Имение майора, Клейн-Люке, было невелико, каких-нибудь сорок моргенов, но хозяйство в нем было поставлено образцово. Поля так резко отличались от соседних пашен, что, казалось, почва тут совсем другая. Телеги стояли ровным строем, все орудия блестели, порядок был примерный. Стоило какой-нибудь лопате сказаться не на месте, как уже раздавались окрики майора. А какие хлева и конюшни! Он страстно любил лошадей и скот.

Майор произносил едва ли десять слов за день. Даже бранясь, он скупился на слова. Говорил в своего рода телеграфном стиле. После рабочего дня он уединялся в своей библиотеке. У него было несколько тысяч томов, и он читал до поздней ночи, медленно попивая красное вино и выкуривая три сигары. Больше – никогда! Преимущественно он читал книги о Наполеоне, Кромвеле, Бисмарке, Фридрихе Великом – словом, о сильных людях. Изящная словесность вообще не интересовала его. Часто он полночи проводил за чтением, но уже рано утром снова был во дворе.

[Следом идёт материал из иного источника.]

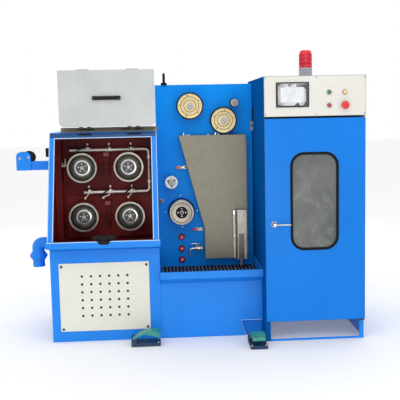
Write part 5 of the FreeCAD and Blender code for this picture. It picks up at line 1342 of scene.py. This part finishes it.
def makeWiper():
    low, high = span("wiper_box")
    back, front = high.y, low.y
    left = low.x + wiper["stripWidth"] + wiper["stripGap"]
    bottom = high.z - 336
    bm = bmesh.new()
    slab(bm, left, high.x, front, back, bottom, high.z, 0)
    slab(bm, left + 5, high.x - 14, front - 1.6, front + 1, bottom + 8, high.z - 9, 0)
    slab(bm, left + 1, left + 4, front - 3.4, front + 1, bottom + 4, high.z - 4, 1)
    slab(bm, left + 12, high.x - 18, front - 2.2, front, bottom + 3, bottom + 176, 3)
    slab(bm, low.x, low.x + wiper["stripWidth"], back - 22, back, bottom, high.z - 4, 0)
    slab(bm, low.x + 2, low.x + wiper["stripWidth"] - 3, back - 24, back - 20, high.z - 34, high.z - 6, 2)
    slab(bm, low.x + 1, low.x + wiper["stripWidth"] - 2, back - 25, back - 20, bottom + 150, bottom + 158, 2)
    addPiece("wiperBox", bm, "root", ["wiperSteel", "darkGroove", "brightMetal", "darkWiper"], ["wiper_box"],
             bevel=1.4)
    bm = bmesh.new()
    x, y = high.x - 36, (front + back) / 2
    tube = [place(x, y, bottom + 2), place(x, y, bottom - 20), place(x, y, low.z + 1)]
    addTube(bm, tube, wiper["tubeRadius"], 20, 0)
    addLathe(bm, [(0, 0), (12, 0), (12, 7), (9, 9), (0, 9)], place(x, y, bottom - 9), (0, 0, 1), 20, [0])
    addPiece("wiperTube", bm, "root", ["wiperSteel"], slotName="stainless", smooth=50)
    points = [place(low.x + 8, back - 22, z) for z in (bottom + 14, bottom + 120,
            high.z - 60)] + [place(high.x - 7, front, z) for z in (bottom + 24, high.z - 24)]
    repeatPart("wiperScrews", spotTree, screwHead(4, 2.4), "root", "brightMetal", slotName="bright_metal",
               points=points)


makeWiper()

# ---- toggle latches, button station and tap

latch = {"length": 80.0}


def makeLatches():
    low, high = span("cover_latches")
    bm = bmesh.new()
    half = latch["length"] / 2
    for x, z in ((low.x + half, high.z - 13), (high.x - half, low.z + 13)):
        y = high.y
        slab(bm, x - 26, x + half - 2, y - 3, y, z - 10, z + 10, 1)
        # red grip, tapered and raised at its free end
        grip = [place(x - half, y - 12, z - 7), place(x - half + 3, y - 18, z - 8),
                place(x - 4, y - 15, z - 8.5), place(x - 4, y - 5, z - 8.5), place(x - half + 2, y - 6, z - 7)]
        addPrism(bm, grip, (0, 0, 16 * mm), 0)
        addRod(bm, place(x - 2, y - 10, z - 10), place(x - 2, y - 10, z + 10), 4.4, 14, 1)
        addRod(bm, place(x + 9, y - 9, z - 10), place(x + 9, y - 9, z + 10), 3.6, 14, 1)
        for side in (-6, 6):
            addTube(bm, [place(x - 3, y - 11, z + side), place(x + 14, y - 10, z + side),
                         place(x + 30, y - 7, z + side * 0.6)], 2.1, 10, 1)
        slab(bm, x + 24, x + half - 1, y - 12, y - 2, z - 6, z + 6, 2)
        addRod(bm, place(x + 31, y - 8, z - 9), place(x + 31, y - 8, z + 9), 3.0, 12, 1)
    addPiece("coverLatches", bm, "root", ["latchRed", "brightMetal", "darkSteel"], ["cover_latches"], bevel=0.5,
             smooth=40)


makeLatches()


def makeStation():
    low, high = span("button_station")
    x, top, bottom = (low.x + high.x) / 2, high.z - 24, low.z + 24
    bm = bmesh.new()
    # the middle button sits a little above halfway, as the CAD has it
    rows = (top, bottom + (top - bottom) * 0.49, bottom)
    for z in rows:
        addLathe(bm, [(0, 0), (24, 0), (24, 4), (22.5, 7), (20, 11), (18.5, 14), (16.5, 14), (15.6, 12),
                      (15, 12)], place(x, high.y, z), steps=44, indices=[0])
        addLathe(bm, [(15.2, 11), (14.6, 17), (13, 20), (8, 21.6), (0, 22)], place(x, high.y, z), steps=40,
                 indices=[1])
        # small glowing pink disc just below each button's top: a painted highlight
        addLathe(bm, [(0, 21.3), (7.5, 21.4), (6.6, 22), (0, 22.2)], place(x, high.y, z - 1), steps=24,
                 indices=[2])
    addPiece("stationButtons", bm, "root", ["stationMaroon", "stationRed", "lensPink"], ["button_station"],
             smooth=50)


makeStation()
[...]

Как-то майор проснулся с чувством омертвения в левом плече и левой руке. Он велел слуге растереть его коньяком, а когда это ничуть не помогло, приказал ему стегать его плетью. «Бей! – кричал он. – Крепче! Крепче!» Затем стал ходить с палкой. Это был не ревматизм, как он думал, а паралич, который медленно, но непрерывно прогрессировал.

Болезнь не дала майору принять активное участие в войне. Он проклинал свое существование. Бровью не поведя, отдал бы он свою жизнь за родину. В годы войны он был снисходителен к слугам и заботился о всех семьях. Теперь уж он почти совсем не спал. Большие карты лежали на столах в библиотеке. С проигрышем войны он не мог примириться. Совсем перестал разговаривать, совершенно уединился и даже запустил хозяйство. В день подписания Версальского мира он прострелил себе череп. Среди ночи послышался глухой стук в библиотеке, словно дерево повалили в лесу.